TASK DESCRIPTION:
Quote precisely the run of lines opening with the line containing "Keep writing the" and closing with the line containing "LEAD_STEPS = 6", and nothing else.

INFORMATION PROVIDED:
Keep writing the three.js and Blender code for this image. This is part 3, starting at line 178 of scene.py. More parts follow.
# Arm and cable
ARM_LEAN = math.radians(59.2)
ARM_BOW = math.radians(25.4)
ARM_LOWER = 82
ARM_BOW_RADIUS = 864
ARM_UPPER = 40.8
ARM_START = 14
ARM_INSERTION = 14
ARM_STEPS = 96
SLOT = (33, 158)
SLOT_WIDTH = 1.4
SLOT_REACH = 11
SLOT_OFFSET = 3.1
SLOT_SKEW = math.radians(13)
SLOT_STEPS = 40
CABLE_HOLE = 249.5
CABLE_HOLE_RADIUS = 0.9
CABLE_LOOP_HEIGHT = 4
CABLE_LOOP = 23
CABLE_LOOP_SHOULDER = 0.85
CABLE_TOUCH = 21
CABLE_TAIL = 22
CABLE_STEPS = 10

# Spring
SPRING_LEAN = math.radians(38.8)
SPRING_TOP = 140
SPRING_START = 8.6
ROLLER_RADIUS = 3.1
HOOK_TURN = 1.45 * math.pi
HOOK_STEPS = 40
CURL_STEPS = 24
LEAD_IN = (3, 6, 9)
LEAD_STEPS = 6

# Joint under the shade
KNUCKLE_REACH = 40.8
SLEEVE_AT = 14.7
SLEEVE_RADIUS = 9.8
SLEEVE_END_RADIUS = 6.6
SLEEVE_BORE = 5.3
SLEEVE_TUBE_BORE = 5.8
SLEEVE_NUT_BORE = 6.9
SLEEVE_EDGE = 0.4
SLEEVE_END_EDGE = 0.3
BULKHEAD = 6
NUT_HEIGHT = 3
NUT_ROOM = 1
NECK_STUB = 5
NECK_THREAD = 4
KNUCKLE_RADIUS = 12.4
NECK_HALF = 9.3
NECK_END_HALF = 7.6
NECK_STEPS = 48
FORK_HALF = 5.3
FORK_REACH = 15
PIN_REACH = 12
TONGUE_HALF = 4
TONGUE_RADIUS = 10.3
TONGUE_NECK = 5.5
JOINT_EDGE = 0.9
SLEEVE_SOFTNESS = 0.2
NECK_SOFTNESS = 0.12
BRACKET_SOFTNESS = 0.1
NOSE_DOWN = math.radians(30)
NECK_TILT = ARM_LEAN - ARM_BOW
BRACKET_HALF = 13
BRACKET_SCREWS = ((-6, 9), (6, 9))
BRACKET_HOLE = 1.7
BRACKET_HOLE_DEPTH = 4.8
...
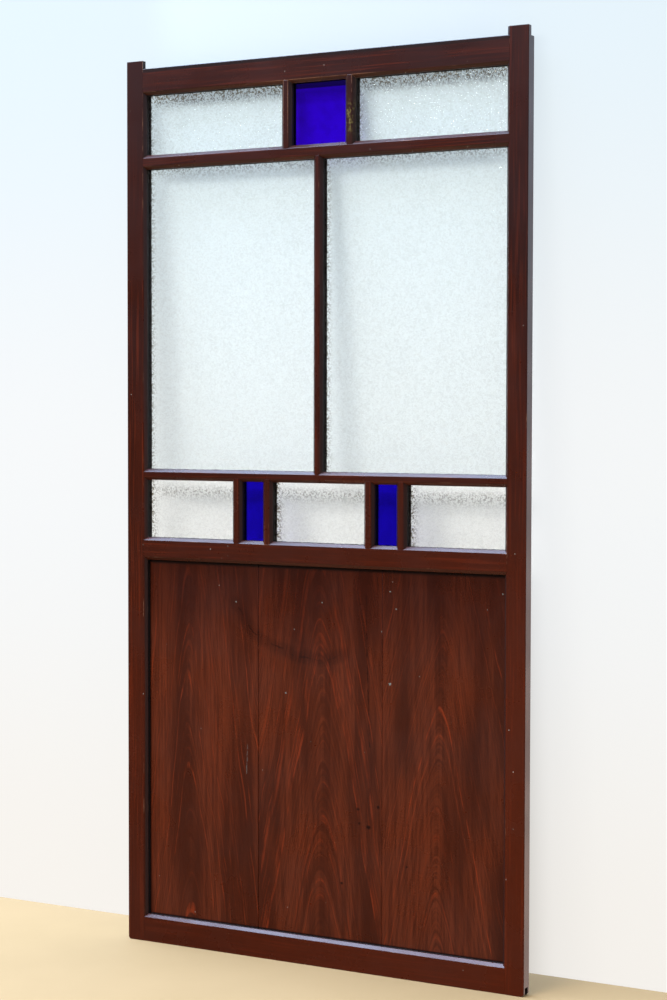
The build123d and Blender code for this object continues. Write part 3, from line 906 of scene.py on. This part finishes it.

CORRECT ANSWER:
Keep writing the three.js and Blender code for this image. This is part 3, starting at line 178 of scene.py. More parts follow.
# Arm and cable
ARM_LEAN = math.radians(59.2)
ARM_BOW = math.radians(25.4)
ARM_LOWER = 82
ARM_BOW_RADIUS = 864
ARM_UPPER = 40.8
ARM_START = 14
ARM_INSERTION = 14
ARM_STEPS = 96
SLOT = (33, 158)
SLOT_WIDTH = 1.4
SLOT_REACH = 11
SLOT_OFFSET = 3.1
SLOT_SKEW = math.radians(13)
SLOT_STEPS = 40
CABLE_HOLE = 249.5
CABLE_HOLE_RADIUS = 0.9
CABLE_LOOP_HEIGHT = 4
CABLE_LOOP = 23
CABLE_LOOP_SHOULDER = 0.85
CABLE_TOUCH = 21
CABLE_TAIL = 22
CABLE_STEPS = 10

# Spring
SPRING_LEAN = math.radians(38.8)
SPRING_TOP = 140
SPRING_START = 8.6
ROLLER_RADIUS = 3.1
HOOK_TURN = 1.45 * math.pi
HOOK_STEPS = 40
CURL_STEPS = 24
LEAD_IN = (3, 6, 9)
LEAD_STEPS = 6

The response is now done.